The popular belief that Jesus was born to a virgin in a manger and then adored by shepherds and wise men may also be quite wrong. But it does tell believers that God so loved the world that he gave his only son for it. By knocking down the common-sense view, because he thinks it an inadequate expression of the truth, Dr Jenkins appears to be denying the truth that it conceals.

Both the scientist and the theologian have good reasons for attacking common sense. But in the case of a bishop, such attacks are not merely rash, but pointless. Dr Jenkins is hardly alone among Anglican bishops in seeing common sense as a hydra-headed monster that must be slain 10,000 times a day.

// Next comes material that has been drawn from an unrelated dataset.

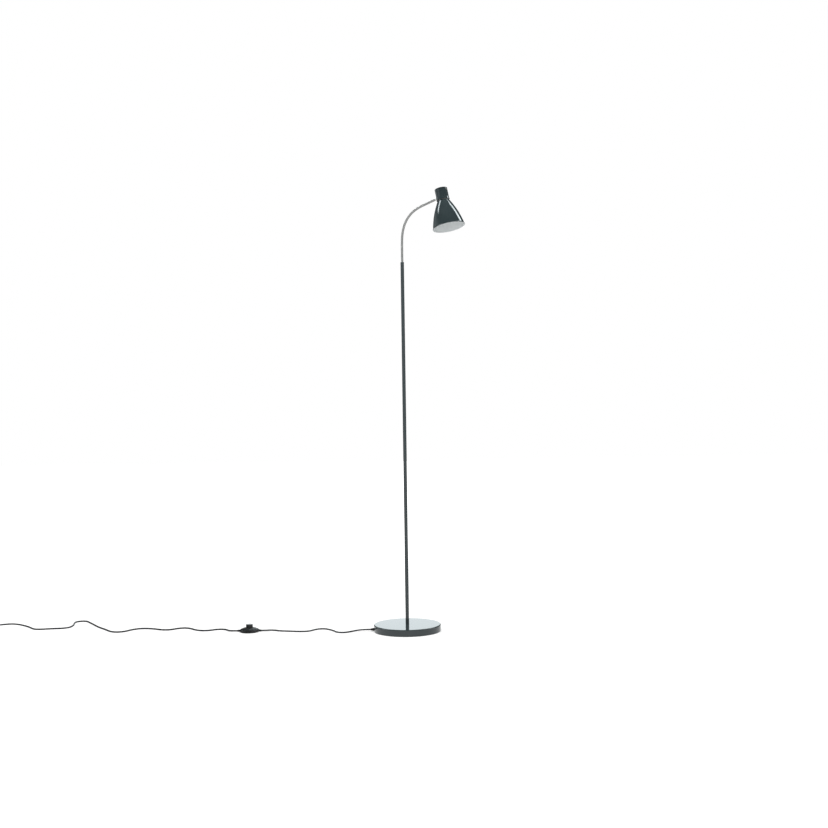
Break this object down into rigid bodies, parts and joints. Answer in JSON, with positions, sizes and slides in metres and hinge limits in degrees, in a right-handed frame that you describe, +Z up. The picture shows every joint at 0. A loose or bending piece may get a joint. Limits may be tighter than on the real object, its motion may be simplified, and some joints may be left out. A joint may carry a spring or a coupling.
{
  "type": "floor lamp",
  "caption": "Reading floor lamp with a round weighted base, a thin pole, a bending neck, a bell shade and a foot switch on its cord.",
  "frame": {"origin": "centre of the underside of the base, on the floor", "axes": "+Z up along the pole, +X to the right as the lamp is usually seen, -Y towards the reader"},
  "size_m": [1.885, 0.4521, 1.4983],
  "materials": {
    "base_paint": "gloss",
    "pole_paint": "gloss",
    "head_paint": "gloss",
    "shade_enamel": "gloss",
    "iron": "matte",
    "black_moulding": "satin",
    "button_plastic": "satin",
    "pad_rubber": "matte",
    "cord_sheath": "satin",
    "tie_plastic": "satin",
    "zinc_steel": "satin",
    "spring_steel": "satin",
    "bright_screw": "polished",
    "neck_steel": "satin",
    "lampholder_body": "satin",
    "contact_brass": "satin",
    "wire_insulation": "satin",
    "bulb_glass": "polished",
    "bulb_metal": "satin"
  },
  "bodies": {
    "stand": {"base_cover": "base_paint", "base_nipple": "zinc_steel", "base_nut": "zinc_steel", "base_pad_ring": "pad_rubber", "base_plate": "black_moulding", "base_screws": "zinc_steel", "base_washer": "zinc_steel", "base_weight": "iron", "coil_ties": "tie_plastic", "cord_bush": "pad_rubber", "cord_clamp": "black_moulding", "cord_clamp_screws": "zinc_steel", "cord_coil": "cord_sheath", "cord_tail": "cord_sheath", "cord_to_coil": "cord_sheath", "cord_to_switch": "cord_sheath", "lead_in_stand": "cord_sheath", "neck_foot": "neck_steel", "plug_body": "black_moulding", "plug_pins": "contact_brass", "pole_couplers": "zinc_steel", "pole_foot_insert": "zinc_steel", "pole_lower_tube": "pole_paint", "pole_middle_tube": "pole_paint", "pole_top_insert": "zinc_steel", "pole_upper_tube": "pole_paint", "switch_base": "black_moulding", "switch_contacts": "contact_brass", "switch_cover": "black_moulding", "switch_grommets": "pad_rubber", "switch_leads": "cord_sheath", "switch_screws": "zinc_steel", "switch_spring": "spring_steel"},
    "neck_01": {"neck_link_01": "neck_steel"},
    "neck_02": {"neck_link_02": "neck_steel"},
    "neck_03": {"neck_link_03": "neck_steel"},
    "neck_04": {"neck_link_04": "neck_steel"},
    "neck_05": {"neck_link_05": "neck_steel"},
    "neck_06": {"neck_link_06": "neck_steel"},
    "neck_07": {"neck_link_07": "neck_steel"},
    "neck_08": {"neck_link_08": "neck_steel"},
    "neck_09": {"neck_link_09": "neck_steel"},
    "neck_10": {"neck_link_10": "neck_steel"},
    "neck_11": {"neck_link_11": "neck_steel"},
    "head": {"neck_ferrule": "neck_steel", "neck_washer": "zinc_steel", "neck_nut": "zinc_steel", "housing_shell": "head_paint", "housing_cap": "head_paint", "housing_screws": "bright_screw", "holder_bridge": "zinc_steel", "holder_screw": "zinc_steel", "lampholder": "lampholder_body", "holder_contacts": "contact_brass", "holder_wires": "wire_insulation", "shade": "shade_enamel", "shade_ring": "black_moulding", "bulb_cap": "bulb_metal", "bulb_glass": "bulb_glass"},
    "foot_button": {"switch_button": "button_plastic"}
  },
  "joints": [
    {"name": "neck_lean_1", "type": "hinge", "parent": "stand", "child": "neck_01", "pos_m": [0, 0, 1.28488], "axis": [0.766, -0.6428, 0], "range_deg": [-20, 20]},
    {"name": "neck_lean_2", "type": "hinge", "parent": "neck_01", "child": "neck_02", "pos_m": [0, 0, 1.30576], "axis": [0.766, -0.6428, 0], "range_deg": [-20, 20]},
    {"name": "neck_bend_1", "type": "hinge", "parent": "neck_02", "child": "neck_03", "pos_m": [0, 0, 1.32807], "axis": [0.6428, 0.766, 0], "range_deg": [-2.9, 16.1]},
    {"name": "neck_bend_2", "type": "hinge", "parent": "neck_03", "child": "neck_04", "pos_m": [0.00092, -0.00077, 1.35179], "axis": [0.6428, 0.766, 0], "range_deg": [-8.26, 10.74]},
    {"name": "neck_bend_3", "type": "hinge", "parent": "neck_04", "child": "neck_05", "pos_m": [0.00444, -0.00373, 1.3751], "axis": [0.6428, 0.766, 0], "range_deg": [-12.36, 6.64]},
    {"name": "neck_bend_4", "type": "hinge", "parent": "neck_05", "child": "neck_06", "pos_m": [0.0117, -0.00982, 1.39687], "axis": [0.6428, 0.766, 0], "range_deg": [-14.58, 4.42]},
    {"name": "neck_bend_5", "type": "hinge", "parent": "neck_06", "child": "neck_07", "pos_m": [0.02293, -0.01924, 1.41556], "axis": [0.6428, 0.766, 0], "range_deg": [-14.58, 4.42]},
    {"name": "neck_bend_6", "type": "hinge", "parent": "neck_07", "child": "neck_08", "pos_m": [0.0374, -0.03138, 1.42996], "axis": [0.6428, 0.766, 0], "range_deg": [-12.36, 6.64]},
    {"name": "neck_bend_7", "type": "hinge", "parent": "neck_08", "child": "neck_09", "pos_m": [0.05389, -0.04522, 1.43998], "axis": [0.6428, 0.766, 0], "range_deg": [-8.26, 10.74]},
    {"name": "neck_bend_8", "type": "hinge", "parent": "neck_09", "child": "neck_10", "pos_m": [0.07132, -0.05984, 1.44681], "axis": [0.6428, 0.766, 0], "range_deg": [-2.9, 16.1]},
    {"name": "neck_swing_1", "type": "hinge", "parent": "neck_10", "child": "neck_11", "pos_m": [0.08701, -0.07301, 1.45184], "axis": [-0.1827, 0.1533, 0.9711], "range_deg": [-20, 20]},
    {"name": "neck_swing_2", "type": "hinge", "parent": "neck_11", "child": "head", "pos_m": [0.10269, -0.08617, 1.45687], "axis": [-0.1827, 0.1533, 0.9711], "range_deg": [-20, 20]},
    {"name": "button_press", "type": "slide", "parent": "stand", "child": "foot_button", "axis": [0, 0, -1], "range_m": [0, 0.004], "stiffness_N_per_m": 500, "springref_m": -0.002, "deforming": ["switch_spring"]}
  ]
}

Dr Jenkins's arguments about miracles do not start with the assumption that they are impossible. God can, by definition. A miracle is something God does in order to reveal Himself. It is not enough that it should be inexplicable; it should also express the inexpressible love and purposes of God. But if it is to do this, divine action must be consonant with the definitive expression of God's nature: it must be Christlike.

This argument can then be used to sift the Bible and decide which improbable stories are truth and which are credulity or wish-fulfilment. The miraculous healings remain true and potent expressions of God's purpose, but genocide, no matter how highly commended in the Old Testament, is a historical accident. The Resurrection is true, even if we cannot define the nature of the resurrected body, any more than St Paul could do; but the apocalyptic visions of hell in the Book of Revelation are no more than 'pathological', to use the bishop's phrase.

This method is not unique to Dr Jenkins. It is absolutely bang in the mainstream of modern Christianity. But he brought it into the mainstream of national consciousness as well. Though derided as a rationalist, he managed more successfully than any of his traditionalist opponents to assert that there was a mystery at the heart of faith.

In July he will retire. He wants to write a book about the failure of British institutions. No passer-by would imagine that this small, devout, bustling don, retired quietly near Oxford with his wife of 35 years, had once been THE BISHOP OF DURHAM.